Don‘t get me wrong here… i think the lazy mode is very useful for low performance nodes in order to participate in the network but there is this salty downside on power usage that might could be avoided if the node is better equipped with ram/db on ssd and lazy off…

Roxor · August 2, 2024, 2:41pm

Long-term power use is definately a concern for SNOs (especially large ones). If most can’t afford to have all metadata for filewalkers in RAM all the time: is perhaps our goldilocks config to have it on SSDs instead?

Like if all housekeeping is sent to 0.5w SSDs and only data ingress/egress makes it to the 8-10w HDDs… that would be faster and more power-efficient that any filewalker config that hits only the HDD. I guess the question turns into “Are SSDs affordable enough to be worth it?”

This is probably where a Storjling steps in to remind us to “only use what you already own”

pangolin · August 2, 2024, 6:09pm

It doesn’t matter in my opinion. I mean a storj hdd should never go to idle state, so the difference will be hard to recognize.

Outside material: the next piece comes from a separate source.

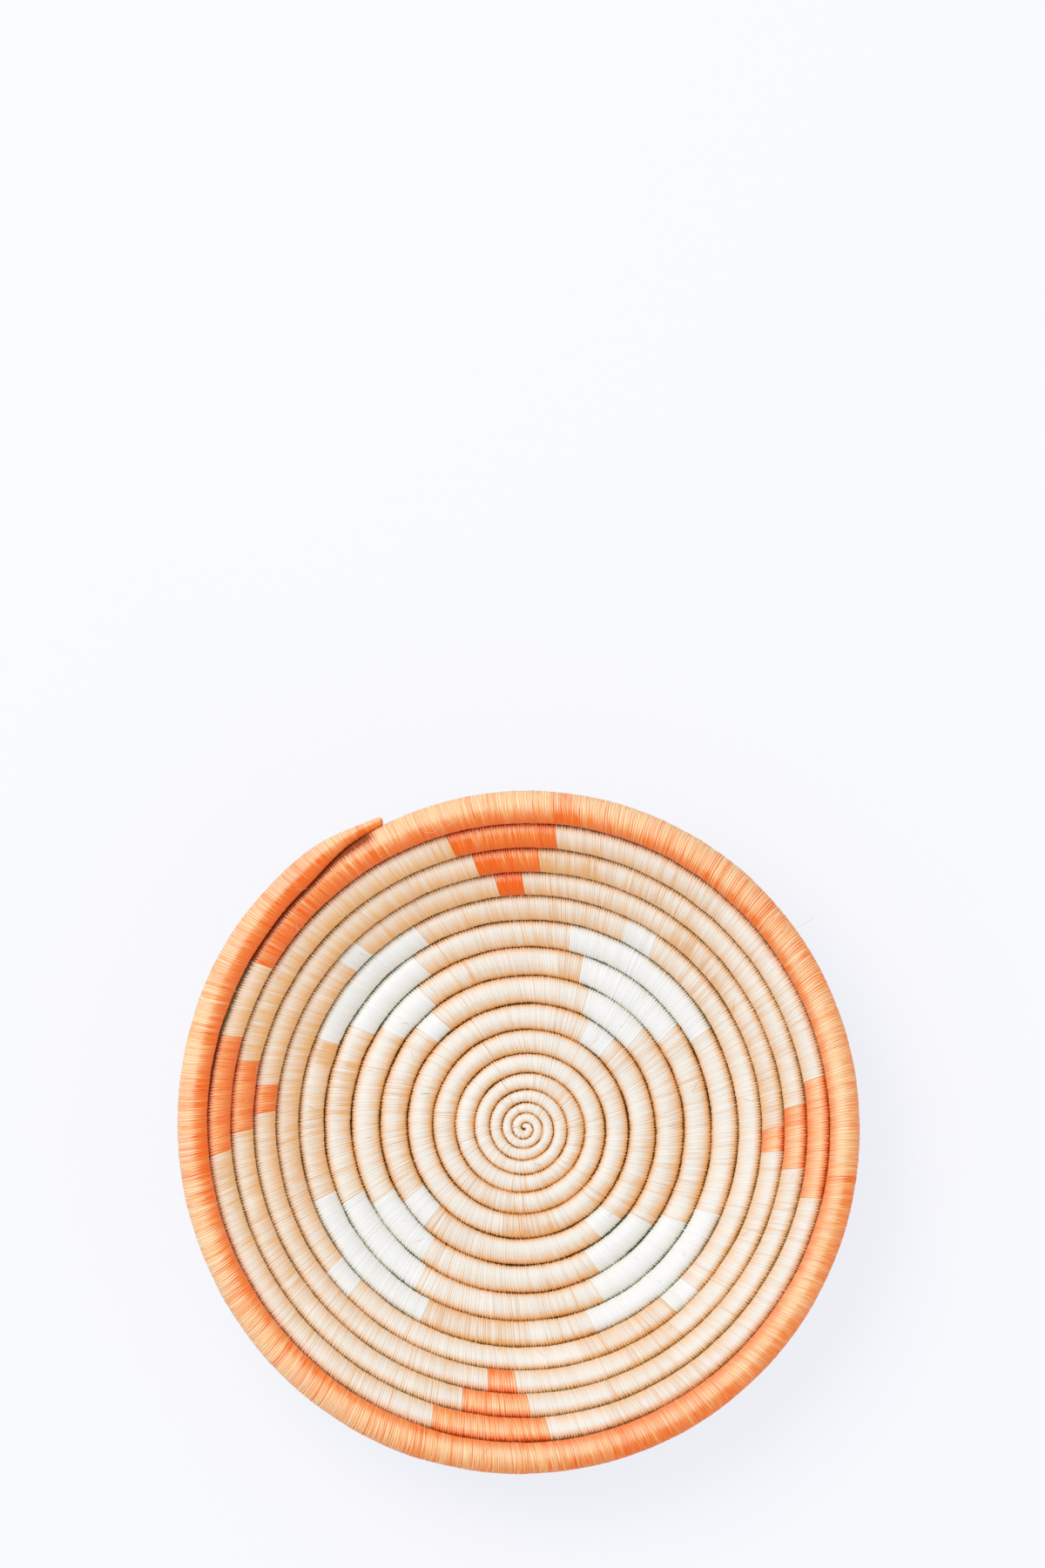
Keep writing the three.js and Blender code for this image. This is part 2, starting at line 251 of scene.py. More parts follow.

Julio · August 2, 2024, 8:45pm

I offer a simple quick solution, monitoring and adjustment apps like “Process Lasso”, can be configured to distinguish lazy walker process running and throttle it’s: i/o, affinity, memory, cpu speed, etc., within a VM. Additionally, it can automatically balance an entire regular or system running in a VM, by manipulating the process hogs. As well, it can prioritize any specific app/process, or set of them, keep memory trimmed, etc. etc… There are shitloads of options.

2 1/2 cents

Alexey · August 3, 2024, 2:07am

But for some reason every Windows VM is still slow. You can search across the forum and quickly figure out, that most of issues with disk discrepancy, slow filewalkers, slow GC, everything slow and CPU/RAM hungry are starting with “I’m running Windows VM on VMWare”.